> **What you have to do**:
List each line of the data that holds the string "this", please.

> **Source excerpt**:
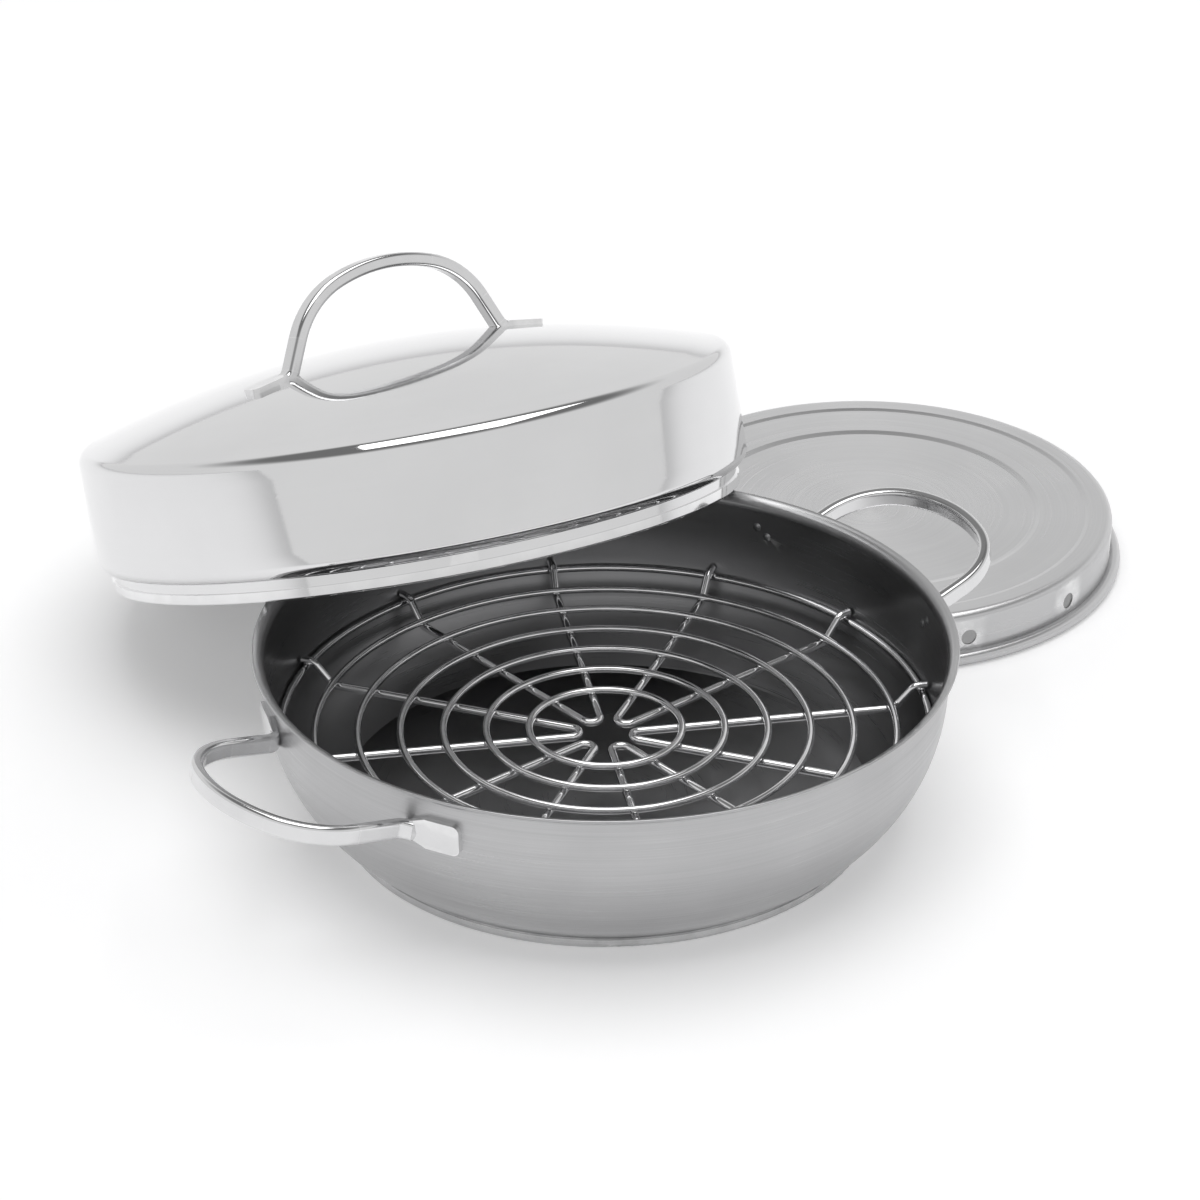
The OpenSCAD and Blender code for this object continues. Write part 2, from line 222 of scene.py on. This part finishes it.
def makeHandling():
    # soft wiping patches and a few hairline scratches
    tree, start, end = addGroup("handlingMarks", [
        ("Vector", "NodeSocketVector", None),
        ("Patch Scale", "NodeSocketFloat", 18.0),
        ("Hairline Scale", "NodeSocketFloat", 26.0)],
        [("Patch", "NodeSocketFloat"), ("Hairline", "NodeSocketFloat")])
    patch = addNoise(tree, start.outputs["Vector"], start.outputs["Patch Scale"], 4.0, 0.55)
    patch = addRange(tree, patch, 0.35, 0.7, 0.0, 1.0, True)
    lines = None
    for turn in (0.0, 1.1, 2.2):
        bend = tree.nodes.new("ShaderNodeMapping")
        bend.inputs["Rotation"].default_value = (0.4 * turn, 0.7 * turn, turn)
        bend.inputs["Scale"].default_value = (1.0, 0.22, 0.6)
        tree.links.new(start.outputs["Vector"], bend.inputs["Vector"])
        field = addNoise(tree, bend.outputs[0], start.outputs["Hairline Scale"], 1.0, 0.4)
        away = addMath(tree, "ABSOLUTE", addMath(tree, "SUBTRACT", field, 0.5))
        line = addRange(tree, away, 0.0, 0.004, 1.0, 0.0)
        lines = line if lines is None else addMath(tree, "MAXIMUM", lines, line)
    thin = addNoise(tree, start.outputs["Vector"], 60.0, 2.0, 0.5)
    lines = addMath(tree, "MULTIPLY", lines, addRange(tree, thin, 0.5, 0.62, 0.0, 1.0, True))
    tree.links.new(patch, end.inputs["Patch"])
    tree.links.new(lines, end.inputs["Hairline"])
    return tree


def makeEdgeWear():
    # edges that rub are a little brighter and smoother
    tree, start, end = addGroup("edgeWear", [
        ("Vector", "NodeSocketVector", None),
        ("Amount", "NodeSocketFloat", 1.0)],
        [("Wear", "NodeSocketFloat")])
    shape = tree.nodes.new("ShaderNodeNewGeometry")
    edge = addRange(tree, shape.outputs["Pointiness"], 0.51, 0.58, 0.0, 1.0, True)
    broken = addRange(tree, addNoise(tree, start.outputs["Vector"], 90.0, 3.0, 0.6), 0.35, 0.65, 0.3, 1.0)
    wear = addMath(tree, "MULTIPLY", addMath(tree, "MULTIPLY", edge, broken), start.outputs["Amount"])
    tree.links.new(wear, end.inputs["Wear"])
    return tree


turnedGrain = makeTurnedGrain()
handlingMarks = makeHandling()
edgeWear = makeEdgeWear()


def addUse(tree, group, vector, **values):
    node = tree.nodes.new("ShaderNodeGroup")
    node.node_tree = group
    tree.links.new(vector, node.inputs["Vector"])
    for label, value in values.items():
        node.inputs[label.replace("_", " ")].default_value = value
    return node.outputs


def mixColour(tree, factor, a, b):
    node = tree.nodes.new("ShaderNodeMix")
    node.data_type = "RGBA"
    tree.links.new(factor, node.inputs["Factor"])
    for socket, value in ((node.inputs[6], a), (node.inputs[7], b)):
        if isinstance(value, tuple):
            socket.default_value = (*value, 1.0)
        else:
            tree.links.new(value, socket)
    return node.outputs[2]


def pieceVector(tree, centre, turn):
    # coordinates in the piece's own frame, so that its grain runs round its own axis
    place = tree.nodes.new("ShaderNodeTexCoord").outputs["Object"]
    if centre is None:
        return place
    shift = tree.nodes.new("ShaderNodeMapping")
    shift.vector_type = "TEXTURE"
    shift.inputs["Location"].default_value = centre
    shift.inputs["Rotation"].default_value = turn
    tree.links.new(place, shift.inputs["Vector"])
    return shift.outputs[0]


def makeSteel(name, look, centre=None, turn=(0, 0, 0)):
    mat = bpy.data.materials.new(name)
    mat.use_nodes = True
    tree = mat.node_tree
    shader = tree.nodes["Principled BSDF"]
    vector = pieceVector(tree, centre, turn)
    marks = addUse(tree, handlingMarks, vector, Patch_Scale=look["patchScale"], Hairline_Scale=look["hairScale"])
    wear = addUse(tree, edgeWear, vector, Amount=look["wear"])["Wear"]
    colour = mixColour(tree, marks["Patch"], look["colour"], look["patchColour"])
    rough = addRange(tree, marks["Patch"], 0.0, 1.0, look["rough"], look["rough"] + look["patchRough"])
    height = addMath(tree, "MULTIPLY", marks["Hairline"], -look["hairDepth"])
    if look.get("lines"):
        grain = addUse(tree, turnedGrain, vector, Lines=look["lines"], Break=look["break"])
        tone = addRange(tree, grain["Grain"], 0.3, 0.7, 0.0, look["grainTone"])
        colour = mixColour(tree, tone, colour, look["grainColour"])
        tone = addRange(tree, grain["Band"], 0.3, 0.7, 0.0, look["bandTone"])
        colour = mixColour(tree, tone, colour, look["grainColour"])
        streak = addRange(tree, grain["Grain"], 0.3, 0.7, -look["grainRough"], look["grainRough"])
        rough = addMath(tree, "ADD", rough, streak)
        height = addMath(tree, "ADD", height, addMath(tree, "MULTIPLY", grain["Grain"], look["grainDepth"]))
    if look.get("inside"):
        # painted shade: faces that look towards the pan's axis, below the rim, get a much darker colour, which stands
        # in for the shade and dark reflections inside the pan
        geometry = tree.nodes.new("ShaderNodeNewGeometry")
        flat = tree.nodes.new("ShaderNodeVectorMath")
        flat.operation = "MULTIPLY"
        tree.links.new(vector, flat.inputs[0])
        flat.inputs[1].default_value = (1.0, 1.0, 0.0)
        unit = tree.nodes.new("ShaderNodeVectorMath")
        unit.operation = "NORMALIZE"
        tree.links.new(flat.outputs[0], unit.inputs[0])
        dot = tree.nodes.new("ShaderNodeVectorMath")
        dot.operation = "DOT_PRODUCT"
        tree.links.new(unit.outputs[0], dot.inputs[0])
        tree.links.new(geometry.outputs["Normal"], dot.inputs[1])
        insideShadeMask = addRange(tree, dot.outputs["Value"], -0.02, 0.12, 1.0, 0.0, True)
        split = tree.nodes.new("ShaderNodeSeparateXYZ")
        tree.links.new(vector, split.inputs[0])
        below = addRange(tree, split.outputs[2], 0.0715, 0.0745, 1.0, 0.0, True)
        insideShadeMask = addMath(tree, "MULTIPLY", insideShadeMask, below)
        colour = mixColour(tree, insideShadeMask, colour, look["inside"])
    if look.get("skirt"):
        # painted shade: the steep side faces, whose normals point little upwards, get a darker colour than the top
        geometry = tree.nodes.new("ShaderNodeNewGeometry")
        split = tree.nodes.new("ShaderNodeSeparateXYZ")
        tree.links.new(geometry.outputs["Normal"], split.inputs[0])
        side = addRange(tree, split.outputs[2], 0.3, 0.8, 1.0, 0.0, True)
        colour = mixColour(tree, side, colour, look["skirt"])
    colour = mixColour(tree, wear, colour, look["wearColour"])
    rough = addMath(tree, "SUBTRACT", rough, addMath(tree, "MULTIPLY", wear, 0.04), clamp=True)
    tree.links.new(colour, shader.inputs["Base Color"])
    tree.links.new(rough, shader.inputs["Roughness"])
    shader.inputs["Metallic"].default_value = 1.0
    bump = tree.nodes.new("ShaderNodeBump")
    bump.inputs["Strength"].default_value = 1.0
    bump.inputs["Distance"].default_value = 0.001
    tree.links.new(height, bump.inputs["Height"])
    tree.links.new(bump.outputs["Normal"], shader.inputs["Normal"])
    if look.get("anisotropy"):
        shader.inputs["Anisotropic"].default_value = look["anisotropy"]
        tangent = tree.nodes.new("ShaderNodeTangent")
        tangent.direction_type = "RADIAL"
        tangent.axis = "Z"
        tree.links.new(tangent.outputs[0], shader.inputs["Tangent"])
    return mat


panLook = {
    "colour": (0.52, 0.52, 0.525), "patchColour": (0.485, 0.485, 0.49), "grainColour": (0.38, 0.38, 0.385),
    "wearColour": (0.8, 0.8, 0.8), "rough": 0.30, "patchRough": 0.05, "grainRough": 0.05,
    "grainTone": 0.45, "bandTone": 0.1, "lines": 2200.0, "break": 1.6, "grainDepth": 0.008,
    "hairDepth": 0.01, "patchScale": 16.0, "hairScale": 22.0, "wear": 0.8, "anisotropy": 0.6,
    # the much darker inside colour is painted shade for the pan's interior
    "inside": (0.25, 0.25, 0.255),
}
baseLook = dict(panLook, colour=(0.66, 0.66, 0.665), rough=0.24, lines=2600.0, inside=None)
coreLook = dict(panLook, colour=(0.77, 0.78, 0.79), rough=0.4, lines=2600.0, inside=None)
lidLook = {
    "colour": (0.75, 0.75, 0.755), "patchColour": (0.72, 0.72, 0.725), "grainColour": (0.65, 0.65, 0.65),
    "wearColour": (0.92, 0.92, 0.92), "rough": 0.045, "patchRough": 0.025, "grainRough": 0.008,
    "grainTone": 0.06, "bandTone": 0.05, "lines": 1800.0, "break": 2.0, "grainDepth": 0.0008,
    "hairDepth": 0.0015, "patchScale": 14.0, "hairScale": 20.0, "wear": 0.5,
}
strapLook = {
    "colour": (0.72, 0.72, 0.725), "patchColour": (0.69, 0.69, 0.695), "wearColour": (0.88, 0.88, 0.88),
    "rough": 0.085, "patchRough": 0.05, "hairDepth": 0.004, "patchScale": 60.0, "hairScale": 70.0, "wear": 0.7,
}
wireLook = dict(strapLook, colour=(0.8, 0.8, 0.805), rough=0.07, patchScale=90.0)
discLook = {
    "colour": (0.74, 0.74, 0.745), "patchColour": (0.71, 0.71, 0.715), "grainColour": (0.6, 0.6, 0.605),
    "wearColour": (0.88, 0.88, 0.88), "rough": 0.27, "patchRough": 0.05, "grainRough": 0.04,
    "grainTone": 0.25, "bandTone": 0.12, "lines": 1500.0, "break": 0.5, "grainDepth": 0.004,
    # the darker skirt colour is painted shade on the disc's steep sides
    "skirt": (0.52, 0.52, 0.525),
    "hairDepth": 0.006, "patchScale": 14.0, "hairScale": 20.0, "wear": 0.7, "anisotropy": 0.5,
}

lidPlace = {"centre": (-0.0752, 0.1452, 0.0483), "lean": 21.04, "azimuth": 117.38}
discPlace = (0.116, 0.217, 0.0)


def lidMatrix():
    azimuth, lean = math.radians(lidPlace["azimuth"]), math.radians(lidPlace["lean"])
    spin = Matrix.Rotation(azimuth, 4, "Z")
    return Matrix.Translation(lidPlace["centre"]) @ spin @ Matrix.Rotation(lean, 4, "Y") @ spin.inverted()


lidTurn = lidMatrix().to_euler("XYZ")   # the lid's grain runs round the lid's own axis
steels = {
    "brushed_pan": makeSteel("brushedPan", panLook),
    "brushed_base": makeSteel("brushedBase", baseLook),
    "aluminium_core": makeSteel("aluminiumCore", coreLook),
    "polished_strap": makeSteel("polishedStrap", strapLook),
    "polished_wire": makeSteel("polishedWire", wireLook),
    "polished_lid": makeSteel("polishedLid", lidLook, lidPlace["centre"], lidTurn),
    "satin_disc": makeSteel("satinDisc", discLook, discPlace),
}
print("steels ready")


def revolve(name, loop, steps, place, mat):
    # spins a closed loop of (radius, height) in mm round the Z axis
    rings, points, faces = [], [], []
    for x, z in loop:
        if x < 1e-6:
            rings.append([len(points)] * steps)
            points.append((0.0, 0.0, z / 1000))
            continue
        rings.append(list(range(len(points), len(points) + steps)))
        for k in range(steps):
            a = 2 * math.pi * k / steps
            points.append((x * math.cos(a) / 1000, x * math.sin(a) / 1000, z / 1000))
    count = len(rings)
    for i in range(count):
        a, b = rings[i], rings[(i + 1) % count]
        for k in range(steps):
            m = (k + 1) % steps
            quad = []
            for v in (a[k], a[m], b[m], b[k]):
                if v not in quad:
                    quad.append(v)
            if len(quad) > 2:
                faces.append(quad)
    mesh = bpy.data.meshes.new(name)
    mesh.from_pydata(points, [], faces)
    mesh.transform(place)
    mesh.shade_smooth()
    mesh.set_sharp_from_angle(angle=math.radians(35))
    mesh.materials.append(mat)
    obj = makeObject(name, mesh)
    return obj


lidShape = {                   # mm and degrees, the same values as the CAD source
    "neck": 133.4,
    "bulge": 139.2, "bulgeHeight": 14.5, "bulgeRound": 6.0,
    "wallTop": 54.5, "shoulderRound": 5.0,
    "domeRadius": 429.57, "domeCentre": -348.57,
    "thick": 0.8, "hem": 1.0,
    # not in the CAD: the shoulder stops at this angle and runs straight on to the dome,
    # which leaves out a slight crease and moves the surface by at most 0.19 mm
    "shoulderEnd": 75.0, "domeStart": 130.0,
    "steps": 288,              # points in each ring
}


def lidLine(q, depth):
    # the lid's outside from its hem to its middle, or its inside when depth is the sheet's thickness
    line = [(q["neck"] - depth, q["hem"]), (q["neck"] - depth, q["bulgeHeight"] - q["bulgeRound"] + depth)]
    for k in range(25):
        a = math.radians(-88 + 88 * k / 24)
        x = q["bulge"] - q["bulgeRound"] + (q["bulgeRound"] - depth) * math.cos(a)
        line.append((x, q["bulgeHeight"] + (q["bulgeRound"] - depth) * math.sin(a)))
    for k in range(1, 8):
        line.append((q["bulge"] - depth, q["bulgeHeight"] + (q["wallTop"] - q["bulgeHeight"]) * k / 8))
    for k in range(25):
        a = math.radians(q["shoulderEnd"] * k / 24)
        x = q["bulge"] - q["shoulderRound"] + (q["shoulderRound"] - depth) * math.cos(a)
        line.append((x, q["wallTop"] + (q["shoulderRound"] - depth) * math.sin(a)))
    for k in range(49):
        x = q["domeStart"] * (1 - k / 48)
        line.append((x, q["domeCentre"] + math.sqrt((q["domeRadius"] - depth) ** 2 - x ** 2)))
    return line


def makeLid():
    loop = lidLine(lidShape, 0.0) + lidLine(lidShape, lidShape["thick"])[::-1]
    lid = revolve("lidShell", loop, lidShape["steps"], lidMatrix(), steels["polished_lid"])
    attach(lid, "lid")
    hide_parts("lid_shell")


makeLid()
print("lid ready")

for part in frame["record"]["subparts"]:
    obj = cadNodes[part["node"]]
    obj.data.materials.clear()
    obj.data.materials.append(steels[part["material_slot"]])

> **Correct result**:
The OpenSCAD and Blender code for this object continues. Write part 2, from line 222 of scene.py on. This part finishes it.
    # not in the CAD: the shoulder stops at this angle and runs straight on to the dome,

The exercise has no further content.